Your patch will probably help because it will change the allocbuf
behaviour when a buffer is resized (which I'm assuming causes the
fluctuations in bufmem usage, and which happens a lot). Since these take
place when free>freetarg, and without your patch buf_canrelease would
return 0 (if the AGE list is empty), then allocbuf would not react to
bufmem already being over hiwater mark. With the patch, canrelease will
almost always return non-zero, thus buffer usage will be trimmed through
buf_trim(), and so every resize while bufmem>bufmem_hiwater could indeed
reduce buffer cache size, making it a lot faster than by only relying
on page daemon to reduce it a bit.
Anyway, once I get some confidence in understanding why/how bufmem is
currently behaving, then I'll try your buf_canrelease patch.
---- IF YOU ARE BUSY, STOP HERE; "EXTREME" PROGRAMMING FOLLOWS -----
As for the patch itself, here is my reasoning for buf_canrelease():
(take it as both proof of code, and an explanation as to how I see this)
- The comment for the function says
"Return estimate of bytes we think need to be
released to help resolve low memory conditions."
I disagree partly, as there may not be any low memory condition,
but there may still be a need to release some buffer cache
bytes. Of course this all depends on why the function
exists, and as I don't know the real reason, I've made up
my own: "Return the number of bytes one could ask buffer cache
to release, if there was a need to reduce buffer cache size".
NOTE: this changes the current semantics
NOTE: this leaves the size decision to caller
Currently, buf_canrelease seems to be used only by allocbuf()
when a resize would lead bufmem to be over bufmem_hiwater.
That call is "unconditional" in the sense that it leaves
the size decision to buf_canrelease: I think it should only
want to reduce buffer cache size as long as bufmem>bufmem_hiwater
buf_canrelease can not know *why* the caller would like to
reduce the buffer cache size (and there are at least two
different cases: resize exceeding hiwater, and page daemon
asking buffer cache to participate in freeing memory), thus
it can not make that decision. It can only give a suggestion as
to how much *it* would like buffer cache size to be reduced, if
somebody wanted to do that.
- Now that I've defined the reason for buf_canrelease to exist,
I can define how I think it might function. It should fill
the following conditions:
- take as an argument 'requested' (bytes caller wants)

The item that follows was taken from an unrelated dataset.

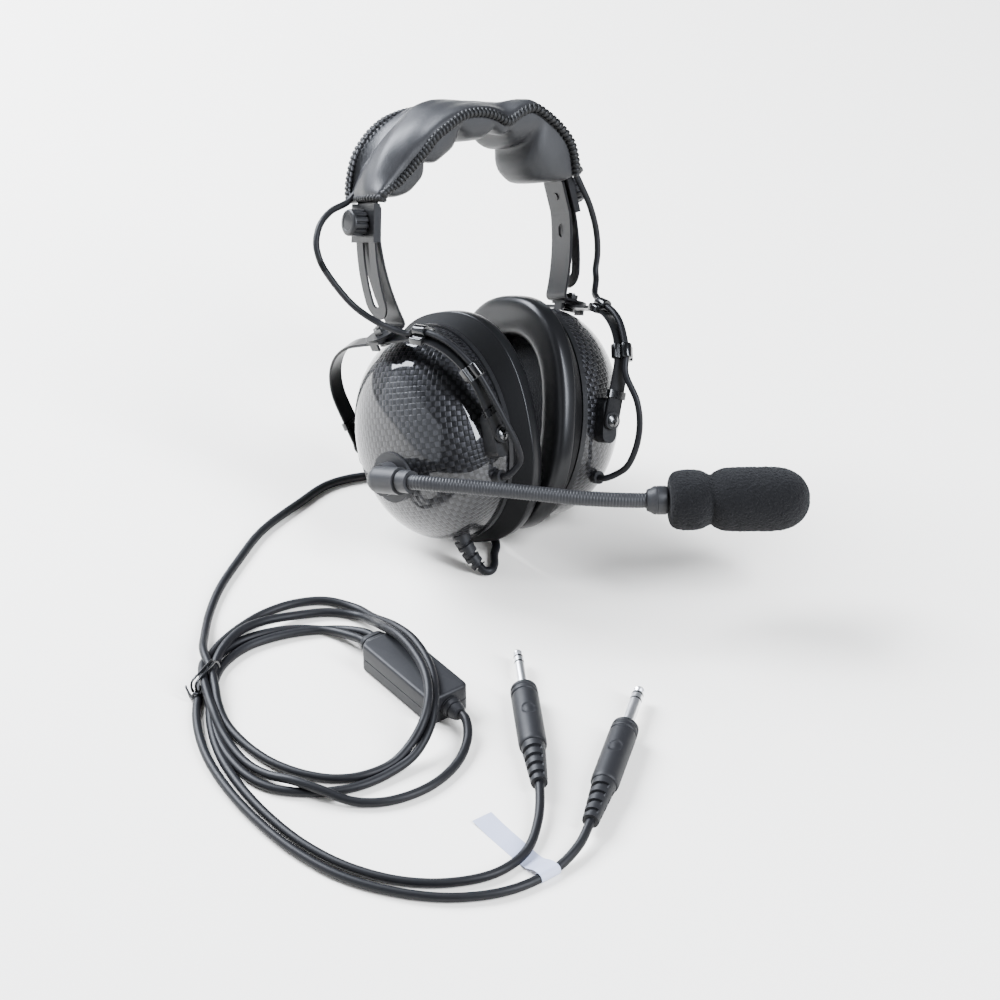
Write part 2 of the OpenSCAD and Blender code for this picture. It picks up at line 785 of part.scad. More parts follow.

- never say bufmem could go below lowater mark
- always offer enough to go below hiwater mark
- never offer more than was requested
(requesting 0, means no preference)
- always offer at least as much as AGE list has
- always offer at least freemin (could be freetarg)
- offer to shrink 1/16 of current usage
- try not to offer more than two NMEMPOOLS worth
The above would lead to something like this:
(actual implementation is left to reader)
if (request <= 0)
request = bufmem-bufmem_lowater;
return MAX(0,
MIN(bufmem-bufmem_lowater,
MAX(bufmem-bufmem_hiwater,
MIN(request,
MAX(bufqueues[BQ_AGE].bq_bytes,
MAX(freemin*PAGE_SIZE,
MIN((bufmem-bufmem_lowater)/16,2*MAXBSIZE)))))))
I don't know about efficiency, but it looks fairly clean
and simple. It does not need to be very exact either, as it
is only a suggestion (and the caller will need to make the
final decision anyway).
NOTE: it will almost never return 0
NOTE: it will suggest more than request if over hiwater
- Currently, the only user is allocbuf, which could be modified
for this approach quite easily (reusing variables, copying
buf_drain; I guess one could do two versions of buf_drain:
one with locking and another one without, so either one could be
called depending on whether locks were already set or not):
if ((bufmem += delta) > bufmem_hiwater) {
int target, got;
target = buf_canrelease(bufmem-bufmem_hiwater);
got = 0;
while (got < target) {
delta = buf_trim();
if (delta == 0)
break;
got += delta;
}
}
- With the above, one could take advantage of buf_canrelease
also in page daemon (again, efficieny might be a concernt):
buf_drain (buf_canrelease(bufcnt));
This may well break all sorts of conditions that I'm not aware
of. There may be timing isssues, and what not. I may be messing
on critical path, where you really don't want this sort of thing.